[O 13, 1]

O supersticioso prestará atenção a sinais, o jogador reagirá a eles antes mesmo de poder percebê-los. Ter previsto um lance de sorte, mas não tê-lo aproveitado, é um fato do qual o novato concluirá que “está em boa forma”, e que da próxima vez apenas terá que agir com maior coragem e maior rapidez. Na realidade, porém, este acontecimento é um sinal de que o reflexo motor que o acaso provoca no jogador afortunado não chegou a ser ativado. Somente quando este reflexo não é ativado, é que entra nitidamente na consciência “aquilo que está por vir”.

[O 13, 3]

A proscrição do jogo tem provavelmente sua razão mais profunda no fato de que um dom natural do ser humano que o eleva acima de si mesmo, quando voltado para objetos mais elevados, é voltado para um dos objetos mais vis, o dinheiro, rebaixando assim o homem. O dom de que se trata é a presença de espírito. Sua manifestação suprema é a leitura, que, em ambos os casos, é divinatória.

[O 13, 4]

O sentimento particular de felicidade do ganhador é caracterizado pelo fato de que dinheiro e bens, que costumam ser as coisas mais maciças e mais pesadas do mundo, chegam-lhe através do destino como um abraço feliz plenamente retribuído. Elas podem ser comparadas ao testemunho de amor de uma mulher plenamente satisfeita pelo homem.

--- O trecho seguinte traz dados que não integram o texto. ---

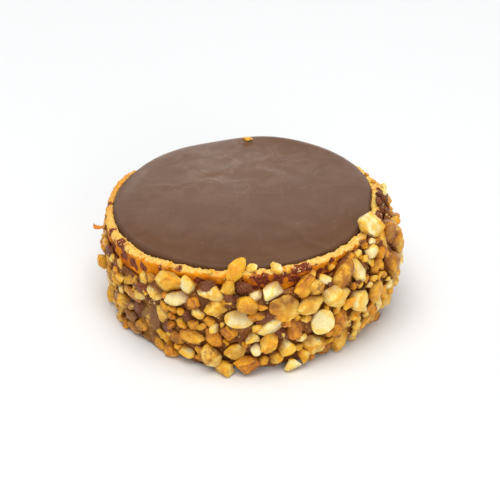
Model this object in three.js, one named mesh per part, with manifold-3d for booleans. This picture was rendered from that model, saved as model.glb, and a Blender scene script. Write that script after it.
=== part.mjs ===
// A tall round biscuit with a raised rim, a set chocolate top inside the rim, and a side coated in
// chocolate cream and chopped roasted peanuts. Millimetres, +Z up, floor at z = 0, front towards -Y.
// A bearing is an angle round the biscuit in radians: 0 at the front, positive towards +X.
import * as THREE from "three";
import { ParametricGeometry } from "three/addons/geometries/ParametricGeometry.js";
import { mergeVertices } from "three/addons/utils/BufferGeometryUtils.js";
import Module from "manifold-3d";

const wasm = await Module();
wasm.setup();

const DEG = Math.PI / 180;
const CLEAR = 0.3; // gap between neighbouring pieces, and below the coating

// Biscuit
const FOOT_R = 33.4; // flat underside
const WALL_R_LOW = 34.6;
const WALL_R_RIM = 37.2;
const RIM_H = 28.4; // rim height at the front
const TILT = 0.038; // rise of the whole top towards the right, mm per mm
const RIM_ROUND = 1.3; // outer edge of the rim
const CRUMB = 0.22; // crags of the baked edge
const RECESS = 3.4; // hollow below the rim that the chocolate fills
const RECESS_R = 34.8;
const RECESS_SHIFT = -0.4; // the hollow lies a little to the left
const RECESS_BACK = 1.0; // and is wider at the back
const WEAR_LEFT = 0.5; // thinner rim at the left front

// Chocolate top
const PILLOW = 1.9; // height of its rounded edge above the rim
const DOME = 0.6; // further rise at the middle
const BACK_SWELL = 1.35; // further rise at the back edge

// Coating
const COAT = 1.9; // thickness of the chocolate cream
const COAT_LEFT = 1.1; // less of it on the left
const COAT_FRONT = 1.0; // more at the front
const COAT_BELLY = 2.9; // more half-way up the right side
const COAT_FOOT = 0.6; // level of its lower edge
const THIN_FOOT = 0.4; // of its thickness that it loses towards the foot
const THIN_FOOT_FRONT = 0.25; // less than that at the front
const THIN_FOOT_RIGHT = 0.35; // and more at the right front
const THIN_FOOT_H = 7; // up to this height
const THIN_EDGE = 0.6; // of its thickness that it loses towards its upper edge
const THIN_EDGE_H = 2;
const DEEPEST = 4; // how far the uncut ring reaches into the biscuit
const WALL_SHOWS = 5.8; // biscuit wall left bare below the rim
const WALL_SHOWS_RIGHT = 1.6;

// Chopped nuts
const LARGEST = 9.5;
const SMALLEST = 3.2;
const RULED = 124; // nuts placed by rule after the named ones
const TRIES = 40;
const SPACING = 0.92; // of the sum of two nuts' mean radii
const OVERLAP = 0.16; // of its length, the most a ruled nut may run into others
const CRISP = 12; // sharpness of a nut's broken edges
const HALF_LEFT = 0.15; // of a half nut's thickness beyond its middle
const SUNK_LEFT = 0.4; // of its thickness, how much deeper a nut lies on the left
const SUNK_RIGHT = 0.4; // and low down on the right
const SUNK_WIPED = 0.32; // and where the cream is wiped flat, low on the left front
const FULL = 1.16; // makes up for what flat facets cut off
const FULL_BLOCK = 1.3;
const SEED = 4021;

const FACETS = 72; // round the cookie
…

Jogadores são tipos aos quais não é dado satisfazer a mulher. Não seria Don Juan um jogador?

[O 13, 5]

“No tempo do otimismo fácil que se expandia pela pena de um Alfred Capus, era costume no boulevard atribuir tudo à sorte.” Gaston Rageot, “Qu’est-ce qu’un événement?” [O que é um acontecimento] (Le Temps, 16 abr. 1939). — A aposta é uma forma de atribuir aos acontecimentos um caráter de choque, de destacá-los dos contextos da experiência. Não por acaso que se aposta nos resultados de eleições, na eclosão da guerra etc. Para a burguesia, em particular, os acontecimentos políticos assumem facilmente a forma de partidas realizadas na mesa de jogo. Esse não é bem o caso para o proletário. Ele está mais predisposto a reconhecer as constantes no acontecimento político.

[O 13a, 1]

O cemitério Des Innocents como zona de meretrício: “Este lugar foi … para os parisienses do século XV uma espécie de melancólico Palais-Royal de 1789. Em meio aos contínuos sepultamentos e exumações, existia ali um passeio público que era ponto de encontro. Havia pequenas lojas junto aos ossários, e mulheres fáceis sob as arcadas.” J. Huizinga. Herbst des Mittelalters, Munique, 1928, p. 210.

[O 13a, 4]

A máxima de Gracián — “Saiba, em todas as coisas, ter o tempo a seu lado” — não será compreendida melhor e com maior gratidão por ninguém do que por aquele que teve satisfeito um desejo acalentado por longo tempo. Compara-se a isto a magnífica definição dada a este tempo por Joubert. Ela determina o tempo do jogador per contrarium: “Há tempo até mesmo na eternidade, mas não é um tempo terrestre e mundano… Ele não destrói nada, ele completa.” J. Joubert, Pensées, vol. II, Paris, 1883, p. 162.

[O 13a, 5]

Sobre o elemento heróico no jogo, algo como um corolário para “Le jeu”, de Baudelaire: “Uma consideração que costumo fazer nas mesas de jogo…: Se acumulássemos toda a força e a paixão, desperdiçadas a cada ano nas mesas de jogo da Europa – seria isto suficiente para formar um povo romano e uma história romana? Mas é justamente isto! Como todo homem nasce como um romano, a sociedade burguesa procura desromanizá-lo, e por isso foram introduzidos os jogos de azar e de salão, os romances, as óperas italianas e os jornais elegantes, os cassinos, as rodas de chá e as loterias, os anos de aprendizagem e de andanças, os desfiles de guarnições e as trocas de guarda, as cerimônias e as recepções, e as quinze ou vinte bem ajustadas peças de vestuário que temos que vestir e despir diariamente com salutar perda de tempo – tudo isto para que a força supérflua possa se esvair imperceptivelmente!” Ludwig Börne, Gesammelte Schriften, vol. III, Hamburgo-Frankfurt a. M., 1862, pp. 38-39 (“Das Gastmahl der Spieler” – “O banquete dos jogadores”).